• WHAT THE TASK REQUIRES: Print out each entry below exactly, please.

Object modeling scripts
+--
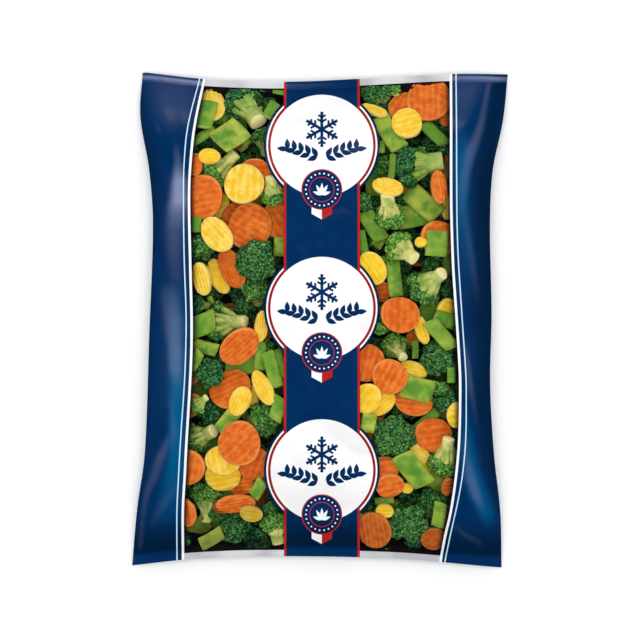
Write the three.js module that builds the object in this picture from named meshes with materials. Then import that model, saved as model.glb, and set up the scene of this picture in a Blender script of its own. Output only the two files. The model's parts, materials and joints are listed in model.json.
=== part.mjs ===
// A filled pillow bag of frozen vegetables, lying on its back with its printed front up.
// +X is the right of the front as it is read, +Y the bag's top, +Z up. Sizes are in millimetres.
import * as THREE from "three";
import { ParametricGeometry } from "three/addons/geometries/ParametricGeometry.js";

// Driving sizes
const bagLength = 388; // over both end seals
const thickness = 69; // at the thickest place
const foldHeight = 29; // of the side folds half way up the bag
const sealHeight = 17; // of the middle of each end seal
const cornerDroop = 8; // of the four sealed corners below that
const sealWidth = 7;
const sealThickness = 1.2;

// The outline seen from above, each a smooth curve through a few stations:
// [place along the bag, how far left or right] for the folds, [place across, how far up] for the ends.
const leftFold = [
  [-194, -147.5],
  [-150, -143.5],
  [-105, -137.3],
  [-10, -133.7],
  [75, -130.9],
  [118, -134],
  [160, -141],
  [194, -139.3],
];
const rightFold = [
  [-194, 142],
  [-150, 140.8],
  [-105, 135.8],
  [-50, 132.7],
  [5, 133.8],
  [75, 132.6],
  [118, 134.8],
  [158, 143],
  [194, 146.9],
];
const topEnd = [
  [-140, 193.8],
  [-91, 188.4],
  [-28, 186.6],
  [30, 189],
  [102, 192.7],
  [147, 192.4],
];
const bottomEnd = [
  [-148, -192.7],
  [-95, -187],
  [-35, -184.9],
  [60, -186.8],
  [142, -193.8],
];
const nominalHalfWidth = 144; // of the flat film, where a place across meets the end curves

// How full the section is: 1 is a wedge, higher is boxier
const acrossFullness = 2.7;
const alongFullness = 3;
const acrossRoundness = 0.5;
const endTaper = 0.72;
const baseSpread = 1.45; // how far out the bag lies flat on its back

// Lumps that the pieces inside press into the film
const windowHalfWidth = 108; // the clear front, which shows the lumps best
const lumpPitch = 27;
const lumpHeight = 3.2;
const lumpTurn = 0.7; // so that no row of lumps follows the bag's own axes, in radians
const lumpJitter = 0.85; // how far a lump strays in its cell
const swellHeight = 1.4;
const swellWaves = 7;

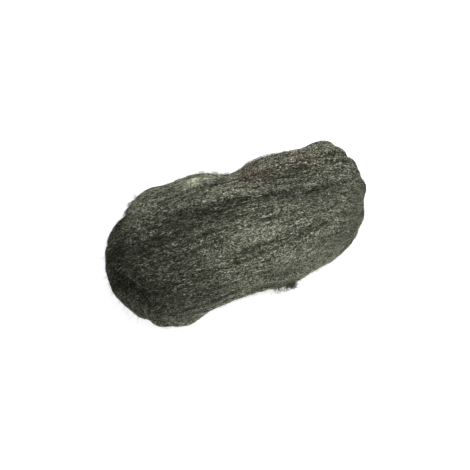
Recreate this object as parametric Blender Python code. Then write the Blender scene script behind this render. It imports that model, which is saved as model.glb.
+--
• SOLUTION TO THIS EXERCISE:
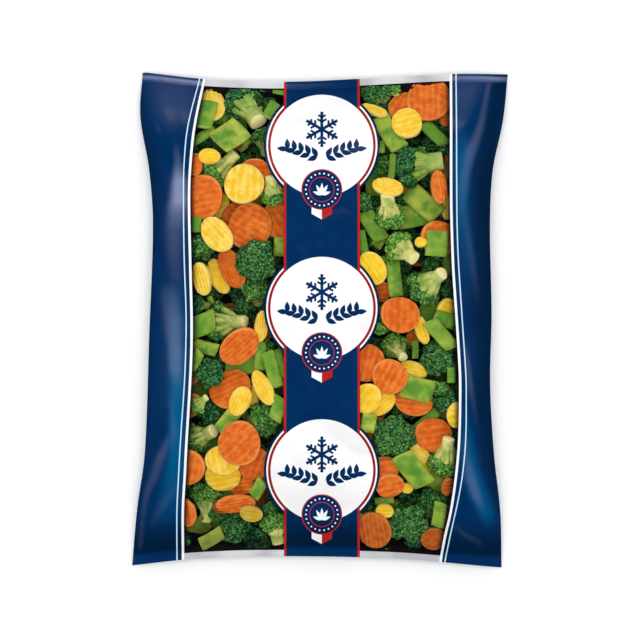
Write the three.js module that builds the object in this picture from named meshes with materials. Then import that model, saved as model.glb, and set up the scene of this picture in a Blender script of its own. Output only the two files. The model's parts, materials and joints are listed in model.json.
=== part.mjs ===
// A filled pillow bag of frozen vegetables, lying on its back with its printed front up.
// +X is the right of the front as it is read, +Y the bag's top, +Z up. Sizes are in millimetres.
import * as THREE from "three";
import { ParametricGeometry } from "three/addons/geometries/ParametricGeometry.js";

// Driving sizes
const bagLength = 388; // over both end seals
const thickness = 69; // at the thickest place
const foldHeight = 29; // of the side folds half way up the bag
const sealHeight = 17; // of the middle of each end seal
const cornerDroop = 8; // of the four sealed corners below that
const sealWidth = 7;
const sealThickness = 1.2;

// The outline seen from above, each a smooth curve through a few stations:
// [place along the bag, how far left or right] for the folds, [place across, how far up] for the ends.
const leftFold = [
  [-194, -147.5],
  [-150, -143.5],
  [-105, -137.3],
  [-10, -133.7],
  [75, -130.9],
  [118, -134],
  [160, -141],
  [194, -139.3],
];
const rightFold = [
  [-194, 142],
  [-150, 140.8],
  [-105, 135.8],
  [-50, 132.7],
  [5, 133.8],
  [75, 132.6],
  [118, 134.8],
  [158, 143],
  [194, 146.9],
];
const topEnd = [
  [-140, 193.8],
  [-91, 188.4],
  [-28, 186.6],
  [30, 189],
  [102, 192.7],
  [147, 192.4],
];
const bottomEnd = [
  [-148, -192.7],
  [-95, -187],
  [-35, -184.9],
  [60, -186.8],
  [142, -193.8],
];
const nominalHalfWidth = 144; // of the flat film, where a place across meets the end curves

// How full the section is: 1 is a wedge, higher is boxier
const acrossFullness = 2.7;
const alongFullness = 3;
const acrossRoundness = 0.5;
const endTaper = 0.72;
const baseSpread = 1.45; // how far out the bag lies flat on its back

// Lumps that the pieces inside press into the film
const windowHalfWidth = 108; // the clear front, which shows the lumps best
const lumpPitch = 27;
const lumpHeight = 3.2;
const lumpTurn = 0.7; // so that no row of lumps follows the bag's own axes, in radians
const lumpJitter = 0.85; // how far a lump strays in its cell
const swellHeight = 1.4;
const swellWaves = 7;

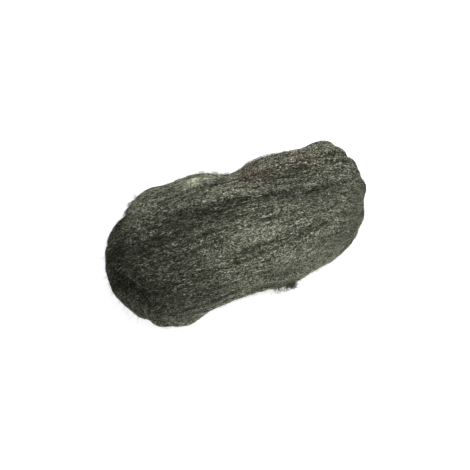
Recreate this object as parametric Blender Python code. Then write the Blender scene script behind this render. It imports that model, which is saved as model.glb.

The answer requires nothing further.